In the past, Multi-National Corporations (MNC) needed to pay tax in every country in which they operated. Today, there are digital MNCs. Do they pay corporate income tax in all the countries in which they operate “virtually”? Digital MNCs may only be paying corporate income tax in their countries of domicile.
Skilled “labour”, which is the substratum in the 4IR technological developments, is in comparatively less supply in developing countries. That means, at a macro-economic level, national budgets will need to be reimagined to provide funding for prioritised 4IR development areas.
On a positive note, entrepreneurship, a powerful propeller for previous industrial revolutions, is growing in Africa. However, the economic ecosystems supporting entrepreneurship in Africa could go far by adopting lessons from the economics of places like Silicon Valley, San Francisco.

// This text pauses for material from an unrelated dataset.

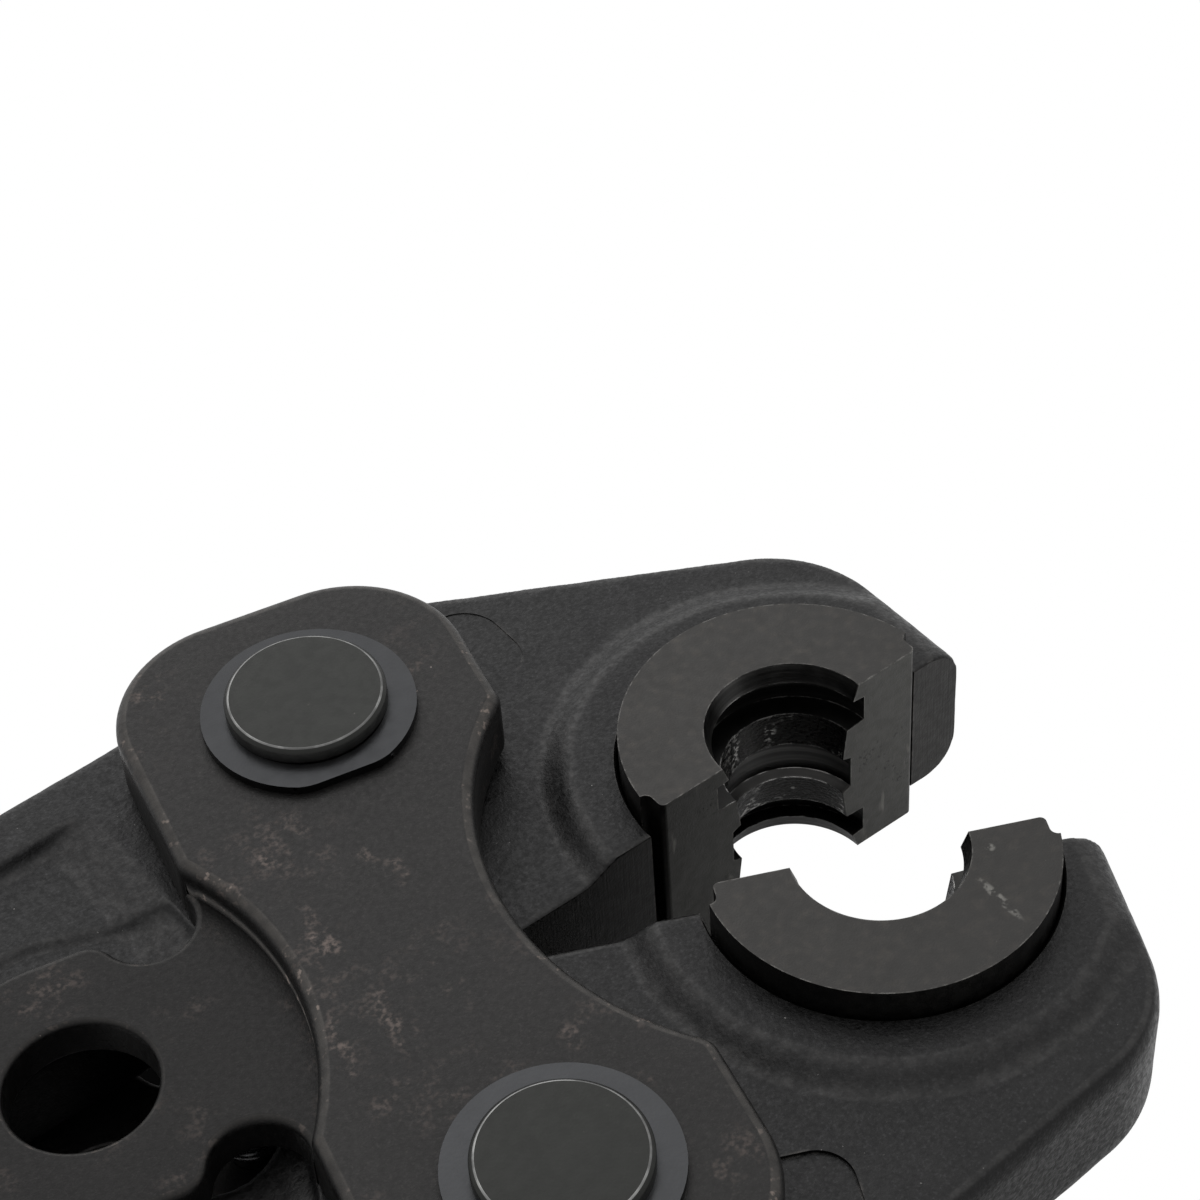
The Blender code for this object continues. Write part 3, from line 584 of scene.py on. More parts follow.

An entire economic system in Silicon Valley is conveniently geared to support entrepreneurs in San Francisco, and the results show.
The economic policies needed to support the fourth industrial revolution in developing countries will require consultation and participation of all relevant stakeholders – technology experts, educators, commerce and industry, trade unions and labour, and a strong underpinning of political will. The role of political leadership is key; as the adage goes, “politics drives economics”. The fourth industrial revolution is a great opportunity for an “African Renaissance”, but this can only be achieved if the economics around this revolution are adequately understood, and effective policies formulated and implemented. The latter being of utmost importance.